Herr Mertin, Sie haben eine Entscheidung zitiert, die ein Notariat betraf. Wir haben diese Entscheidung damals anders interpretiert. Ich will das auch erläutern. Das ist eine Kammerentscheidung und keine Senatsentscheidung gewesen. Wir haben sie damals für nicht einschlägig erachtet. Sie betraf eine andere Fallgestaltung. Sie betraf das Notarrecht. Sie betraf die Besetzung einer Notarstelle und nicht die Besetzung eines hohen Richteramtes.

(Unruhe bei der CDU)

Meine Damen und Herren, vor allem aber stellte sich diese Entscheidung für uns als vereinzelt gebliebene Rechtsprechung einer Kammer des Bundesverfassungsgerichts dar. Die Rechtsprechung beider Senate des Bundesverfassungsgerichts war eine andere. Nach dieser Rechtsprechung kam der Verfassungsbeschwerde eben nicht die Funktion eines zusätzlichen Rechtsbehelfs zum fachgerichtlichen Verfahren zu.
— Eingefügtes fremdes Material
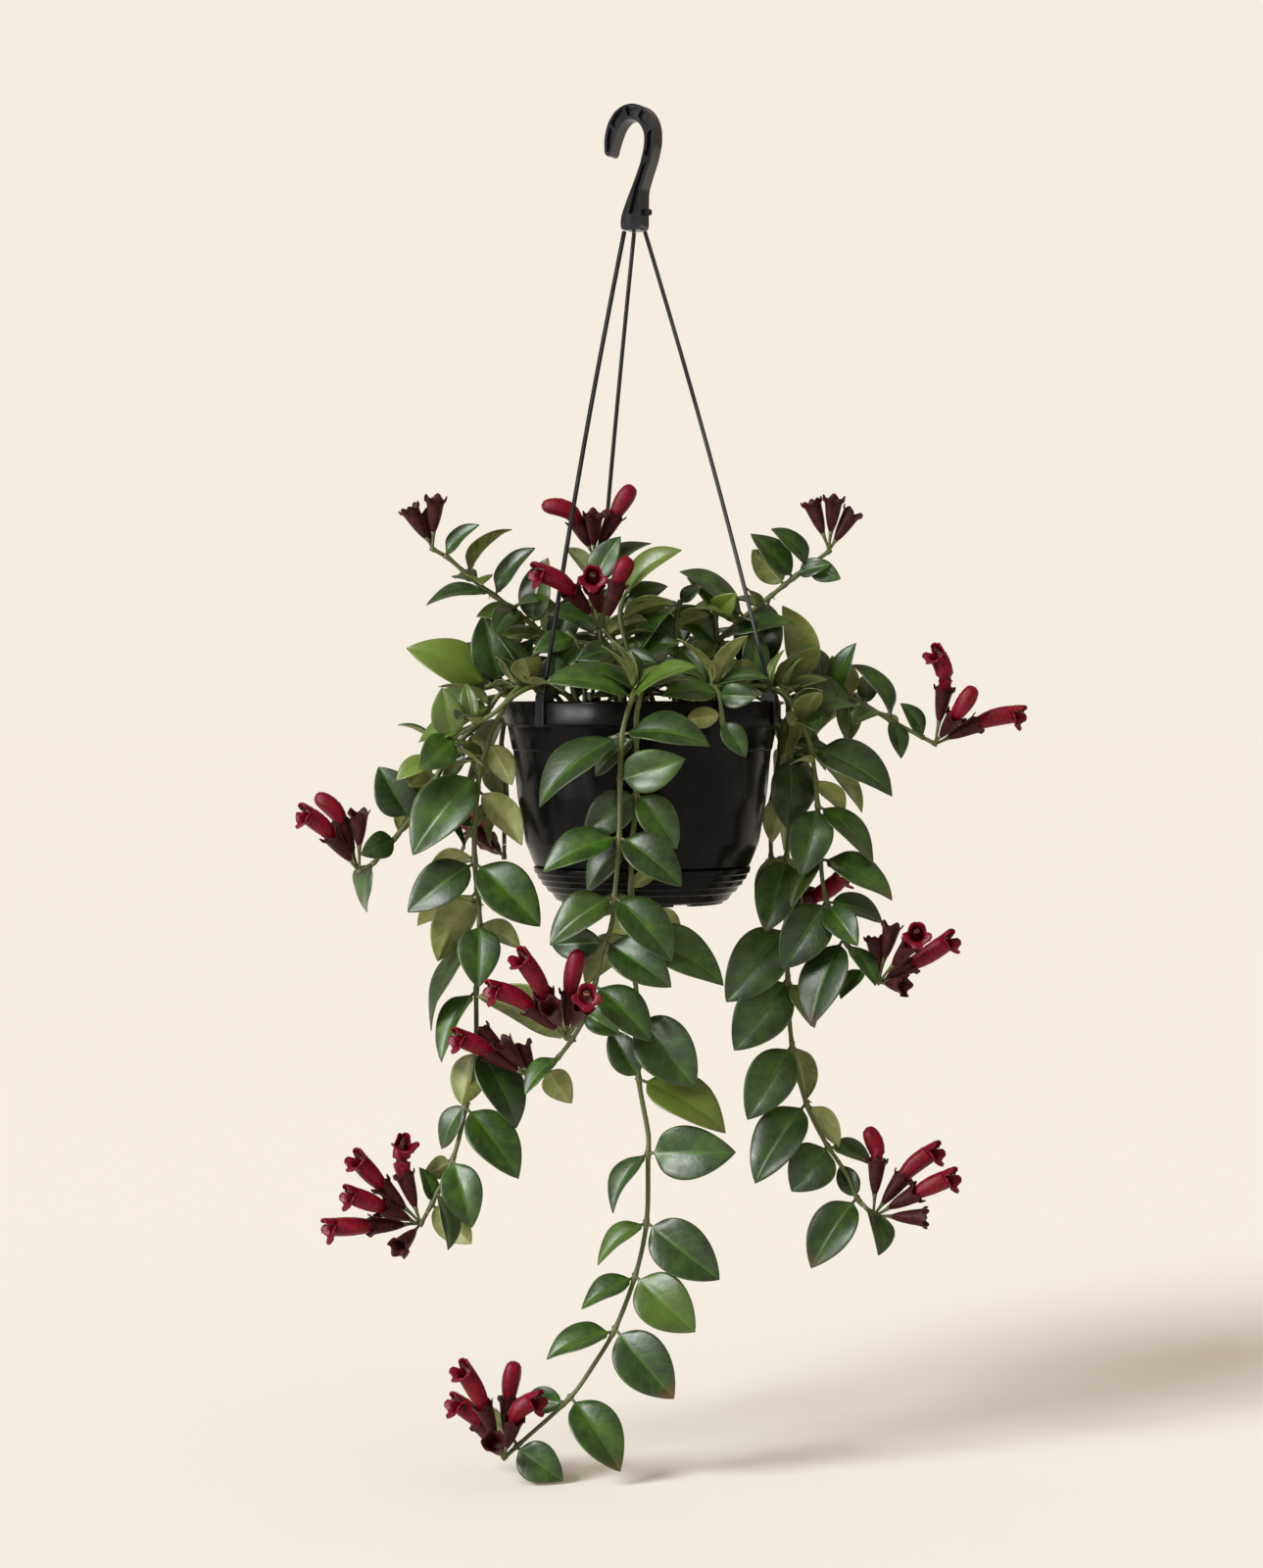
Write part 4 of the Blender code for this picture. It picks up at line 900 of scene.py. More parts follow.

So haben wir das – und nicht nur wir – gesehen,

(Zuruf des Abg. Baldauf, CDU)

und so wurde auch die Rechtsprechung des Bundesverfassungsgerichts, des Bundesverwaltungsgerichts und der Verwaltungsgerichte über Jahrzehnte gesehen.

Ich darf noch einmal sagen: Auch die Verwaltungen anderer Länder haben die Ernennungsurkunden nach bestandskräftigem Abschluss eines verwaltungsgerichtlichen Eilverfahrens selbstverständlich unmittelbar an die ausgewählten Bewerberinnen und Bewerber ausgehändigt.

Meine Damen und Herren, erst mit seinen Beschlüssen vom 9. Juli und unser Verfahren betreffend vom 24. September 2007, also zeitlich nach der Aushändigung der Urkunde an Herrn Bartz am 22. Juni 2007, hat das Bundesverfassungsgericht in einem Fall der Ernennung eines Richters in Hessen formuliert, dass vor Aushändigung der Urkunde ein ausreichender Zeitraum abgewartet werden müsse, um dem Mitbewerber oder der Mitbewerberin Gelegenheit zu geben, Verfassungsbeschwerde zu erheben. Diese jetzt klare Rechtsprechung war neu, und sie war für uns auch überraschend.

Meine sehr geehrten Damen und Herren, ich wiederhole noch einmal: Selbstredend hätte ich die Ernennungsurkunde nicht ausgehändigt – das ist ganz klar –, wenn uns die Entscheidung des Bundesverfassungsgerichts vom 9. Juli 2007 mit ihrem klaren Tenor und erst recht, wenn uns die neue Rechtsprechung durch das Urteil des Bundesverwaltungsgerichts vom 4. November 2010 bekannt gewesen wäre.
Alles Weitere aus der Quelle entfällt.